Por eso, para desprenderse de preconceptos que encierran en un círculo, para cuestionar lo importante, lo que verdaderamente destruye un orden opresor, invita a no respetar las reglas que el buen gusto o el sentido común sugieren; para no ser un monito haciendo piruetas adentro de una jaula sin querer liberarse.

Por eso la actividad de esa sociedad que tiene al hombre nuevo como protagonista es una actividad ideológica-cultural. Solo con un mecanismo de tal naturaleza se cultivan espíritus que emprenden la tarea de romper definitivamente con normas estéticas canonizadas por un orden impuesto cruelmente. Así las grandes multitudes se desarrollan en esa contracultura, aparecen nuevas ideas desde una base racional nueva, se produce el esperado contagio, y la labor se hace mucho más fructífera, la sociedad progresa y el hombre nuevo se reproduce. El Che Guevara, evidentemente, comprendía a la perfección aspectos obviados por muchos, omitidos burdamente que después se manifestaban –y se manifestaron efectivamente- en problemas insolubles. La mirada del Che superaba el horizonte personal, no traspasaba una apreciación propia a lo universal y profundizaba en las preguntas y la correspondiente búsqueda de respuestas, de manera filosófica como muy pocos lo hicieron y como menos saben que él lo hizo. El desdén por la teoría, la subestimación de la reflexión, evidentemente, no fue uno de los atributos del Che Guevara y esa ritualidad de la praxis, por lo tanto, lejos está de ser un legado por él transmitido.

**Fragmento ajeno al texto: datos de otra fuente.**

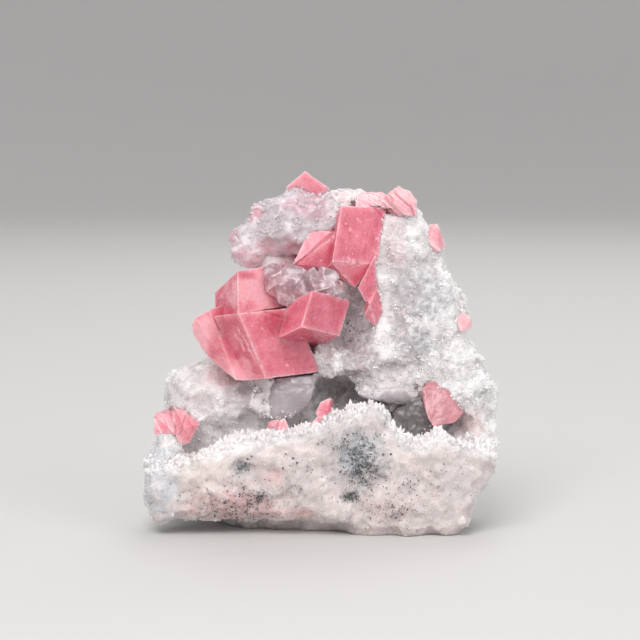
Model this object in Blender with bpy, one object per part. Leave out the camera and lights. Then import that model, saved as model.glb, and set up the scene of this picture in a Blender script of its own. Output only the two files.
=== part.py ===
"""Hand-sized cluster: pink rhombohedral crystals on a druse-coated quartz matrix.

Metres, +Z up, the toothed shelf faces -Y.  The stone rests on the flat break under
it.  All sizes in the tables are millimetres.
"""

import math

import bpy
import bmesh
from mathutils import Matrix, Vector, noise

MM = 0.001
GAP = 0.3                 # clearance round every piece that sits in a socket
MELT_GRID = 0.95          # grid that melts the lumps of stone into one mass
SKIN_GRID = 0.80          # grid of the broken and pitted mass
MATRIX_FACETS = 5400      # facets left on the matrix before its sockets are cut
BREAK_SIZE = 120.0        # side of the block that a plane of breakage removes
BASE_Z = -1.1             # level of the flat break underneath
KNOB_SIZE = 4.2           # size of the knobs of the druse
KNOB_HEIGHT = 1.0
GRAIN_SIZE = 1.9          # size of the grains between them
GRAIN_HEIGHT = 0.45
BACK_WEAR = 0.6           # how much less of both the broken back has
CLEAR_KNOBS = 0.5         # knobs of the glassy and of the milky masses
LOBE_KNOBS = 1.6
LUMP_GRID = 0.55          # grid of the smaller masses
CLEAR_FACETS = 460
LOBE_FACETS = 760
SEED = Vector((3.7, 11.2, 5.9))   # place in the noise that the knobs come from
ROUGHNESS = 0.45

# Lumps of quartz: centre, radii, turn about Y in degrees
LUMPS = {
    "foot_left": ((-23.2, -8.6, 7.2), (4.2, 5.6, 6.4), 0),
    "foot_right": ((21.8, -5.0, 10.4), (6.2, 8.0, 7.8), 0),
    "base_middle": ((0.0, -2.0, 4.4), (22.0, 12.0, 8.6), 0),
    "base_back_left": ((-12.0, 5.5, 6.5), (11.6, 9.2, 9.2), 0),
    "base_back_right": ((12.0, 6.5, 7.5), (12.6, 9.6, 10.2), 0),
    "hump": ((-15.9, -2.6, 17.2), (7.8, 6.4, 7.8), 0),
    "hump_left": ((-20.8, -2.2, 16.4), (4.3, 5.6, 7.2), 0),
    "hump_right": ((-8.6, -3.4, 17.0), (6.6, 5.4, 6.4), 0),
    "core_low": ((1.5, 3.6, 17.5), (13.0, 9.4, 12.6), 0),
    "core_left": ((-9.4, 0.4, 26.0), (5.6, 5.2, 6.6), 0),
    "core_high": ((-2.0, 3.6, 29.5), (8.2, 7.0, 10.2), 0),
    "saddle": ((-0.6, -2.0, 34.0), (5.0, 4.4, 4.4), 0),
    "wall_low": ((20.2, -1.2, 17.6), (7.8, 8.8, 9.0), 8),
    "wall_left": ((12.6, 0.8, 25.4), (7.4, 7.2, 7.6), 0),
    "wall_mid": ((16.1, 1.0, 28.2), (7.6, 8.0, 10.8), 10),
    "wall_high": ((12.2, 2.6, 38.4), (7.2, 6.6, 8.6), 10),
    "wall_crown": ((11.4, 4.4, 43.4), (6.2, 5.8, 5.8), 0),
    "crown_left": ((3.4, 4.4, 45.2), (7.6, 4.8, 6.2), 0),
    "shoulder": ((-6.0, 2.2, 37.6), (4.6, 4.6, 4.2), 0),
    "neck": ((2.8, 3.2, 36.0), (6.8, 6.0, 8.8), 0),
    "tuft": ((2.6, -6.0, 23.4), (2.4, 3.4, 3.6), 0),
    "tuft_low": ((7.6, -3.2, 23.6), (3.2, 4.4, 4.6), 0),
}

# Hollows behind the shelf, same layout
HOLLOWS = {
    "trench": ((-9.0, -8.8, 13.4), (12.0, 2.2, 3.4), 0),
    "pocket_mid": ((2.4, -6.2, 18.2), (5.2, 4.8, 4.4), 0),
    "pocket_right": ((13.6, -7.8, 16.0), (6.8, 5.4, 5.0), 0),
    "pocket_end": ((20.2, -10.2, 14.8), (3.8, 3.6, 2.6), 0),
}

# Front of the shelf: its outline seen from -Y, x and z, with the toothed rim on top
SHELF_FRONT = (
    (-25.4, 0.2), (-27.0, 5.0), (-26.6, 9.2), (-20.7, 10.2), (-16.5, 12.2), (-12.5, 14.0),
    (-8.5, 14.5), (-4.7, 14.8), (-1.5, 15.6), (1.3, 17.2), (4.7, 18.3), (8.1, 19.2),
    (10.3, 17.4), (11.3, 15.2), (12.6, 13.6), (15.6, 13.3), (17.7, 14.7), (21.5, 13.6),
    (25.7, 12.3), (27.2, 11.6), (25.6, 8.0), (23.6, 3.2), (22.4, -1.4),
    (4.0, -1.4), (0.5, 0.4), (-16.0, 0.8),
)
SHELF_Y = (-16.6, -14.2, -10.2)
SHELF_INSET = 2.0         # how far the front face stands in from the outline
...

El Che decía que la culpabilidad de muchos intelectuales y artistas residía en el pecado original. Ese pecado era partir de esa razón prestada sin cuestionarla; era no preguntarse nada sobre ella y darla como presupuesto siempre, sin crítica; consistía en dar por ciertas –tal vez inconscientemente- algunas cosas que después emergían taponando conceptos, complicando las diferentes cuestiones plateadas. Por eso, decía, no son auténticamente revolucionarios. ¿Qué pensaría el Che, me pregunto, de muchos de sus continuadores, de todos esos que, en su nombre, tan precariamente parlotean, que lo interpretaron tan superficialmente? El Che, fue y es de los pensadores peor leídos. Porque de él se toma su testimonio de vida y solo eso, como si fuera su única fuente y con eso bastara, y se hace con eso un pragmatismo zonzo que desprecia la teoría o la coloca como esferas, complementarias, pero separadas. El Che es la mejor muestra de que son indivisibles, que no se pueden separar una de la otra y que están unidas dialécticamente.

Todos esos vicios de la vieja sociedad, es la basura que hay que limpiar, que algunos portan como pecado original y tienen que sacárselo de encima, y de las cuales otros que vienen libres y limpios, están salvados. Esos son los jóvenes: la arcilla maleable con que se puede construir al hombre nuevo. El joven, nacido en el marco de la nueva sociedad, recibe una educación mucho más completa y se forma dentro de los valores purificados de la malaria capitalista anterior. Es entonces cuando el espíritu revolucionario llega al paroxismo, alcanza su máximo esplendor; justo ahí: en el hombre nuevo.